By Pete Smith
“The city is keeping ownership of the golf course,” said Carmel city spokeswoman Nancy Heck in reference to Brookshire Golf Course.
Carmel had previously asked Carmel Clay Parks and Recreation to consider purchasing the course.
The decision came to light because Carmel is potentially planning to replace its fleet of golf carts at the course.
The Carmel Clay Parks and Recreation Board has not yet made a determination on purchasing the course, but earlier this year a consultant conducted a feasibility study that recommended the parks department only manage the course for an annual fee.
Parks director Mark Westermeier said prior to the city’s announcement that the parks department will conduct an additional public input session on purchasing the course this spring, and that the Park Board will likely make a determination in May. But the issue may now be unnecessary in light of the recent announcement.
There also has been a determination on the fate of the recently purchased Brookshire pool which resides on the golf course.
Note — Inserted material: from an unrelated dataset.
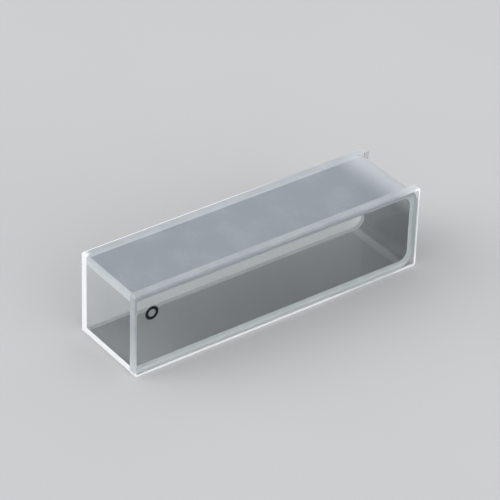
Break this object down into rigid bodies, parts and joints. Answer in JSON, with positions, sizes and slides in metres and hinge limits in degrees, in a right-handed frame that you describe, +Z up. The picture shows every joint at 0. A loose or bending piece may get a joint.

“The pool opening date will be determined by the homeowners association, but as tradition with most Indiana pools, they open on Memorial Day weekend,” Heck said. “In the past, this pool also opened on Memorial Day weekend.”
“The Brookshire HOA has the opportunity to operate the pool,” Heck said. “It will be up to them.”
The city issued a “request for proposals” for a fleet of approximately 65-70 carts and three bids were received during the March 5 Carmel Board of Public Works and Safety meeting.
The course currently leases a fleet, but with that lease’s approaching expiration, the city is weighing its options. Given the typical wear and tear on carts, its unknown at this point if there will be any cost savings from purchasing carts as opposed to renting them.
Golf courses typically lease carts for three to four years, said Brookshire Golf Course manager Bob Higgins.
“I’m trying to supply the golf course with the ability to increase revenues and show that we’re making improvements for our golfing customers,” he said of the reason for the need for new carts. “Very few people walk anymore.”
If the city were to purchase a fleet of 65 carts at about $4,000 apiece, the resulting investment would be a significant upgrade for the course’s operation.
“(The Board of Public Works) will award the contract on the lease of the golf carts at one of their next meetings,” Heck said.